On this basis, the Court expressed the view that the moratorium under Part III of the IBC should not apply to the criminal aspect of Section 138, because doing so would effectively permit evasion of criminal liability.

However, the Court indicated that the compensatory aspect could potentially be treated differently, since recovery of compensation is civil in nature and impacts the debtor’s asset pool.

The Bench went further and observed that, where directors are made vicariously liable under Section 141 NI Act, recovery of compensation from such directors may also be capable of being covered by the moratorium under Part III, if those directors themselves are undergoing personal insolvency or bankruptcy. According to the Court, the phrase any debt in Sections 96 and 101 IBC is sufficiently broad to include liabilities that may not have been personally incurred by the individual, but have nonetheless come to rest upon them by operation of law.
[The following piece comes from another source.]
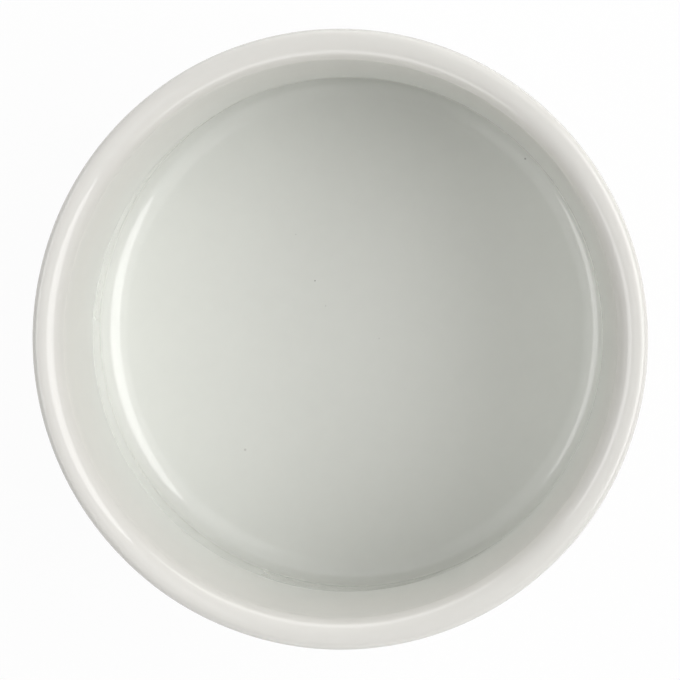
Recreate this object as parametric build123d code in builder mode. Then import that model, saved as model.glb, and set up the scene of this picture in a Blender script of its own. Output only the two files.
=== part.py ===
from build123d import *

# A ramekin: a small round porcelain baking dish with a plain outside. It is one fired body under
# glaze that is fused to it. The glaze coat runs from the inside, over the rim and down the outside,
# and stops above the foot ring, which is bare so that the dish doesn't stick to the kiln shelf.
# A second patch of glaze covers the hollow underside, inside the ring. Sizes are in millimetres,
# Z is up, and the origin is at the centre of the foot ring's resting face.

import os
from math import atan, cos, hypot, pi, sin, tan

# The whole dish, measured over the glaze
rim_diameter = 90.0
dish_height = 47.0

# The glaze, and how far above the shelf it stops
glaze_thickness = 0.3
glaze_line_height = 1.2

# The rim, measured over the glaze: rounded all over, but for a narrow land on its top
rim_width = 4.1
rim_outer_round = 1.15
rim_land = 0.1

# The inside, measured over the glaze: a flared upper wall, a lower wall that widens a little towards
# the floor, and a flat floor with a cove round its edge, which curves more tightly towards the wall
flare_width = 2.85
flare_depth = 20.5
shoulder_round = 1.2
belly_width = 0.6
floor_height = 6.0
cove_width = 2.55
cove_height = 1.75
cove_floor_round = 4.5
cove_land = 0.05

# The outside, measured over the glaze: how far its taper comes in, and its rounded heel
taper_width = 2.8
heel_height = 2.4
heel_round = 3.0

# The foot ring, measured on the bare body, and how far it stands in from the heel
foot_inset = 5.2
foot_width = 3.6
foot_taper_width = 0.5
foot_round = 0.5
notch_round = 0.6

# The hollow inside the foot ring, measured on the body
hollow_height = 2.4
hollow_taper_width = 0.9
hollow_round = 0.6

# How far a cut runs past the dish
overrun = 2.0

# Angles that the walls make with the rim's flat top, inside the porcelain
outer_wall_angle = pi / 2 - atan(taper_width / (dish_height - heel_height))
inner_wall_angle = pi / 2 + atan(flare_width / flare_depth)

# How steeply the cove and the lower wall lean, and the turn from one to the other
cove_slope = atan(cove_height / cove_width)
belly_lean = atan(belly_width / (dish_height - flare_depth - floor_height - cove_height))
cove_turn = pi / 2 + belly_lean - cove_slope

# The cove's round at the wall takes all the slope that its round at the floor and its land leave
cove_floor_reach = cove_floor_round * tan(cove_slope / 2)
cove_wall_reach = hypot(cove_width, cove_height) - cove_land - cove_floor_reach
cove_wall_round = cove_wall_reach / tan(cove_turn / 2)

# The rim's inner round takes all the width that the outer round and the land leave
rim_inner_round = (rim_width - rim_outer_round - rim_land) * tan(inner_wall_angle / 2)

# The outer wall leans, so the corner that its round replaces lies just outside the widest circle
rim_corner_width = (rim_outer_round - glaze_thickness) * (1 / tan(outer_wall_angle / 2) - 1)

# Radii and heights of the body's own surface, one glaze thickness behind the glaze
rim_outside = rim_diameter / 2 - glaze_thickness + rim_corner_width
rim_inside = rim_diameter / 2 - rim_width + glaze_thickness
rim_top = dish_height - glaze_thickness
shoulder_inside = rim_inside - flare_width
shoulder_height = dish_height - flare_depth
floor_top = floor_height - glaze_thickness
heel_outside = rim_outside - taper_width
heel_bottom = heel_height + glaze_thickness
foot_outside = heel_outside + glaze_thickness - foot_inset
foot_inside = foot_outside - foot_width

# The cove's two corners over the glaze, moved out to where the body's own lines meet
belly_inside = shoulder_inside - glaze_thickness + belly_width
cove_foot_inside = belly_inside - cove_width + glaze_thickness * tan(cove_slope / 2)
cove_head_shift = glaze_thickness / cos(cove_turn / 2)
cove_head_angle = (pi / 2 - cove_slope - belly_lean) / 2
cove_head_inside = belly_inside + cove_head_shift * cos(cove_head_angle)
cove_head_height = floor_height + cove_height - cove_head_shift * sin(cove_head_angle)

# The corners of the body's half section as radius and height
hollow_edge = (foot_inside - hollow_taper_width, hollow_height)
foot_inner_edge = (foot_inside, 0)
foot_outer_edge = (foot_outside, 0)
notch = (foot_outside + foot_taper_width, heel_bottom)
heel = (heel_outside, heel_bottom)
rim_outer_edge = (rim_outside, rim_top)
rim_inner_edge = (rim_inside, rim_top)
shoulder = (shoulder_inside, shoulder_height)
cove_head = (cove_head_inside, cove_head_height)
cove_foot = (cove_foot_inside, floor_top)

# The round of each corner on the body. Glaze makes an outward corner's round larger and an inward
# corner's smaller, so a round that is measured over the glaze is changed back by its thickness.
corner_rounds = {
    hollow_edge: hollow_round + glaze_thickness,
    foot_inner_edge: foot_round,
    foot_outer_edge: foot_round,
    notch: notch_round + glaze_thickness,
    heel: heel_round - glaze_thickness,
    rim_outer_edge: rim_outer_round - glaze_thickness,
    rim_inner_edge: rim_inner_round - glaze_thickness,
    shoulder: shoulder_round - glaze_thickness,
    cove_head: cove_wall_round + glaze_thickness,
    cove_foot: cove_floor_round + glaze_thickness,
}

# The body's half section, drawn with the radius along X and the height along Y
with BuildSketch() as body_section:
    with BuildLine():
        Polyline((0, hollow_height), *corner_rounds, (0, floor_top), close=True)
    make_face()
    for corner, corner_round in corner_rounds.items():
        fillet(body_section.vertices().sort_by_distance(corner)[0], radius=corner_round)

# The same section grown by the glaze, and cut off at the axis
with BuildSketch() as glazed_section:
    add(body_section.sketch)
    offset(amount=glaze_thickness, kind=Kind.ARC)
    with Locations((0, -overrun)):
        Rectangle(
            rim_diameter,
            dish_height + 2 * overrun,
            align=(Align.MIN, Align.MIN),
            mode=Mode.INTERSECT,
        )

# Where glaze lies: between the two sections, above the glaze line
with BuildSketch() as glaze_section:
    add(glazed_section.sketch)
    add(body_section.sketch, mode=Mode.SUBTRACT)
    with Locations((0, glaze_line_height)):
        Rectangle(
            rim_diameter,
            glaze_line_height + overrun,
            align=(Align.MIN, Align.MAX),
            mode=Mode.SUBTRACT,
        )

# The bare foot ring parts the glaze into two stretches, the lower one under the base
glaze_stretches = glaze_section.faces().sort_by(Axis.Y)

# The fired body: rim, wall, floor and foot ring in one piece of porcelain
with BuildPart() as porcelain_body:
    with BuildSketch(Plane.XZ):
        add(body_section.sketch)
    revolve(axis=Axis.Z)
porcelain_body.part.label = "porcelain_body"

# The coat of glaze on the inside, the rim and the outside
with BuildPart() as glaze_coat:
    with BuildSketch(Plane.XZ):
        add(glaze_stretches[-1])
    revolve(axis=Axis.Z)
glaze_coat.part.label = "glaze_coat"

# The patch of glaze on the underside, inside the foot ring
with BuildPart() as base_glaze:
    with BuildSketch(Plane.XZ):
        add(glaze_stretches[0])
    revolve(axis=Axis.Z)
base_glaze.part.label = "base_glaze"

os.makedirs("parts", exist_ok=True)
export_step(porcelain_body.part, "parts/porcelain_body.step")
export_step(glaze_coat.part, "parts/glaze_coat.step")
export_step(base_glaze.part, "parts/base_glaze.step")
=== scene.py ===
# %% [markdown]
# # A glazed porcelain ramekin
#
# This lesson dresses a small round baking dish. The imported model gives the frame: three solids at
# their real size, in metres, with the foot ring standing on Z = 0. Every new piece is built in the
# same place, so nothing is fitted afterwards. The dish is plain, so all of its likeness is in three
# things: the line of its half section, the way that glass lies over white clay, and soft light.

# %% Load the frame
from math import atan, cos, hypot, pi, radians, sin, tan

import bmesh
import bpy
from mathutils import Matrix, Vector, noise


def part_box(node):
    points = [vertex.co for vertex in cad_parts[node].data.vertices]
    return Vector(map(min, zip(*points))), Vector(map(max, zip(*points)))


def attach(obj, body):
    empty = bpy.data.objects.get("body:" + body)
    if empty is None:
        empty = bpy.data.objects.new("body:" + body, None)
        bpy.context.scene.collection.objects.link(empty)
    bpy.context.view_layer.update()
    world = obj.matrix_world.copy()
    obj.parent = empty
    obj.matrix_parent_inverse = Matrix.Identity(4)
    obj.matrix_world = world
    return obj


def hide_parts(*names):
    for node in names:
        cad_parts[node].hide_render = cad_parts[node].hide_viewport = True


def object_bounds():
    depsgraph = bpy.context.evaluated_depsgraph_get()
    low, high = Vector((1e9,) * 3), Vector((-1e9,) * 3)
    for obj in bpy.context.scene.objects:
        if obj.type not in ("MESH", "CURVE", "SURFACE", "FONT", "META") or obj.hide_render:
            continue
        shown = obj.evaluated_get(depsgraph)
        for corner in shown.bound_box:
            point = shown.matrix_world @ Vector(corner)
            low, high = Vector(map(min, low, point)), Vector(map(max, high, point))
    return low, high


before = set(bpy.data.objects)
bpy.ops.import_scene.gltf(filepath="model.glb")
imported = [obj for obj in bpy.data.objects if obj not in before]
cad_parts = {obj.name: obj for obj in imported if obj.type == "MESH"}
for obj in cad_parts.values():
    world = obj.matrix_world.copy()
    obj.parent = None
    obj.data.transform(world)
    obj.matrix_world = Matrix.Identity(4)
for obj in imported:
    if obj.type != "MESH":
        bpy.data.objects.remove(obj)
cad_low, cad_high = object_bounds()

print("frame nodes:", sorted(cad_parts))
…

Despite recording these views extensively, the Supreme Court did not issue a conclusive binding ruling on the controversy. The Bench expressly held that an authoritative pronouncement by a larger Bench is necessary. Accordingly, it directed the Registry to place the matter before the Chief Justice of India for constitution of an appropriate three-Judge Bench.

The Court identified two key questions for consideration by the larger Bench:

  1. Whether Section 138 NI Act is quasi-criminal in nature while tilted towards the criminal side; and
  2. Whether the moratorium under Part III of the IBC applies to the entire Section 138 proceeding or only to its compensatory aspect.

This reference is significant because it underscores a direct tension between the IBC’s objective of providing breathing space to an insolvent individual and the NI Act’s objective of preserving the credibility of cheque-based commercial dealings through criminal sanction.

Importantly, the present decision does not settle the law finally; it results only in a reference to a larger Bench. The ultimate legal position on the extent to which personal insolvency moratorium affects Section 138 proceedings will now depend on the larger Bench’s final ruling.